Sharing content annotations among multiple tasks

Let's say you have a set of content annotations, and you want to use this set in multiple languages, and these languages have different model build configurations, tag steps, tokenizers, etc. You can certainly define a variety of workflows (e.g., "English annotation", "French annotation"), etc., within the same task, but if the languages don't share a text direction (e.g., English vs. Arabic), there's no way to assign the behavior correctly within a single task. In addition, you may simply want to encapsulate the differences more cleanly. The right way to do this is to define multiple tasks within the task.xml file, and set up parent-child relationships so that, e.g., the content annotations are inherited.

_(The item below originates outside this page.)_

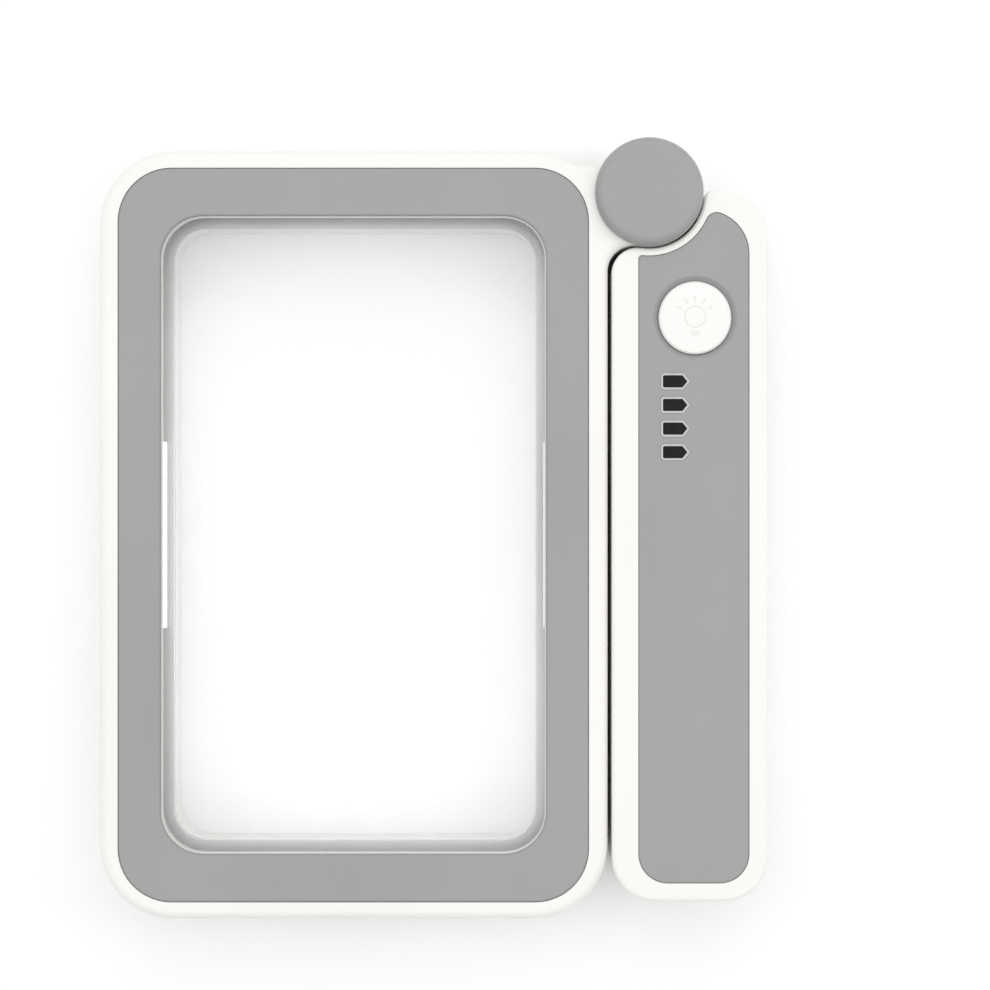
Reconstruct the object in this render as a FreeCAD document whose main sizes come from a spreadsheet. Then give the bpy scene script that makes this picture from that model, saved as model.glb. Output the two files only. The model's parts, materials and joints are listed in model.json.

For instance:

<tasks>
<task name="Named Entity" visible="no">
<tags inherit_structure="yes">
<tag name="PERSON" category="content">
<ui css="background-color: CCFF66" accelerator="P"/><!-- # light green -->
</tag>
<tag name="LOCATION" category="content">
<ui css="background-color: FF99CC" accelerator="L"/><!-- # pink -->
</tag>
<tag name="ORGANIZATION" category="content">
<ui css="background-color: 99CCFF" accelerator="O"/><!-- # light blue -->
</tag>
</tags>
...
</task>
<task name="English Named Entity" parent="Named Entity">
<tags inherit_structure="yes" inherit_content="yes"/>
...
</task>
<task name="Arabic Named Entity" parent="Named Entity">
<tags inherit_structure="yes" inherit_content="yes"/>
<web_customization text_right_to_left="yes"/>
...
</task>
<tasks>

Just specify the workflows, steps, step implementations and workspaces in the child tasks as you would normally do. You'll probably want to mark the parent as not visible (as shown here), so that it won't appear as an available task in the UI or for the command-line tools.